As a political activist, I have had been on the receiving end of many an insult (and even some threats) over the years. Ranging from the drunk man who approached me in Dundee city centre, asking me if I wanted ‘a punch in the face’, to the woman in Perth who shouted at me ‘you people should be shot’. There was the man in Livingston who told me he would like to take me ‘round the corner’ and do some unspeakable things to me... and then the young man in Glasgow who grabbed my leaflets, and then told Jamie (who came to my assistance) that he would leave him ‘in a pool of blood’. Then there is my personal favourite – the man who strode towards me, and informed me: ‘I wouldn’t p*** on Alex Salmond if he was on fire’. I must say, if I saw Alex Salmond in said state, it wouldn’t be my first instinct to relief myself on him either!
So what is the point of this stroll through memory lane? No, it’s not to panic my mum.
The point is, my experience of being involved in politics is a mixed one. On the one hand, I get a huge amount of personal satisfaction by working towards something that I feel passionately about, I have made a number of very good friends through the SNP, I met my husband through the SNP, and through campaigning I get to meet people I otherwise wouldn’t. On the other, I spend pretty much all of what should be my spare time on politics, which means I don’t get to see my family and friends nearly as much as I would like, it costs a pretty penny (all that travel to various by-elections, stamps, envelopes, SNP raffles, etc), I manage to wreck my gloves on rusty gates each winter and politics can be a very frustrating business.
There are times, such as now, that being involved in politics is particularly frustrating. The whole saga regarding MPs’ expenses has left a sour taste in everyone’s mouths – and mine is no exception. There is no excuse for spending taxpayers’ money like water – recession or no recession. While it is clear that not all MPs have abused the system, many have taken advantage and a few have clearly cheated the system. I just can’t comprehend how anyone could square these claims with their conscience.
And it’s not just the money. What also worries me is the mindset of these MPs, and just how detached from reality some of them seem to be. If the rest of us want something, we have to pay for it ourselves. It really must be easier to spend other people’s money...
What will be the legacy of this whole affair? Will it put some people off getting involved in politics and standing for election? Will it turn some people off politics and voting altogether? I think it will.
As a candidate myself, I find it more difficult than I would as an activist to talk to people on the doorsteps about this issue. As somebody standing to become an MP at the next election, I am aware that some people will now be thinking, ‘Is she for real, or is she just in it for the money...’

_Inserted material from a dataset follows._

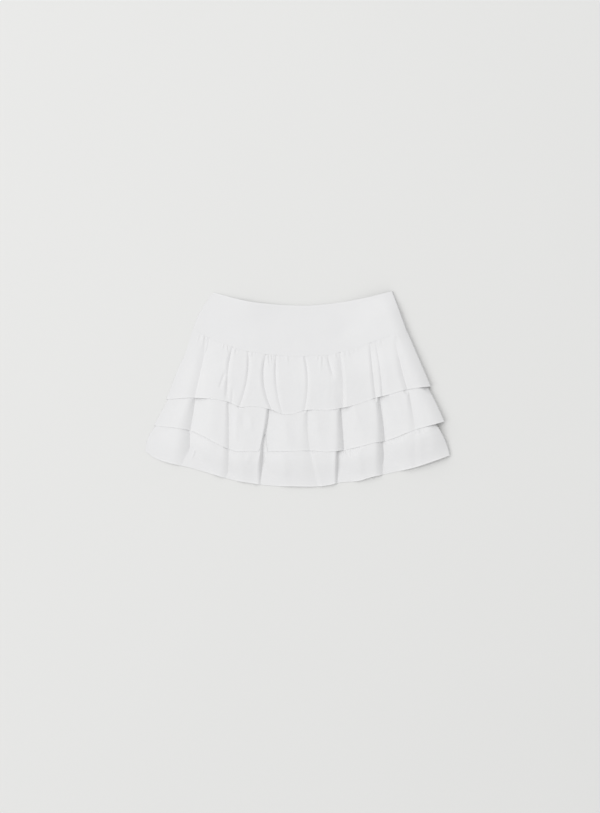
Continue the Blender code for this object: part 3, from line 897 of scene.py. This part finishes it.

And what can I say to people? ‘I’m honest. I wouldn’t claim these expenses.’
Why should people believe me? Would I believe me?
I don’t blame people for being cynical at all, and only hope that I am given the opportunity to prove myself.
As for MPs’ expenses, they need to scrap the whole system and only allow for the minimum of expenses. In my current job, I have to travel down to London and I naturally incur additional expenses as a result, for which I am reimbursed. I can claim for my train fare (with a receipt), lunch and dinner (up to £12 with a receipt) and overnight accommodation (with a receipt). Not a bad system.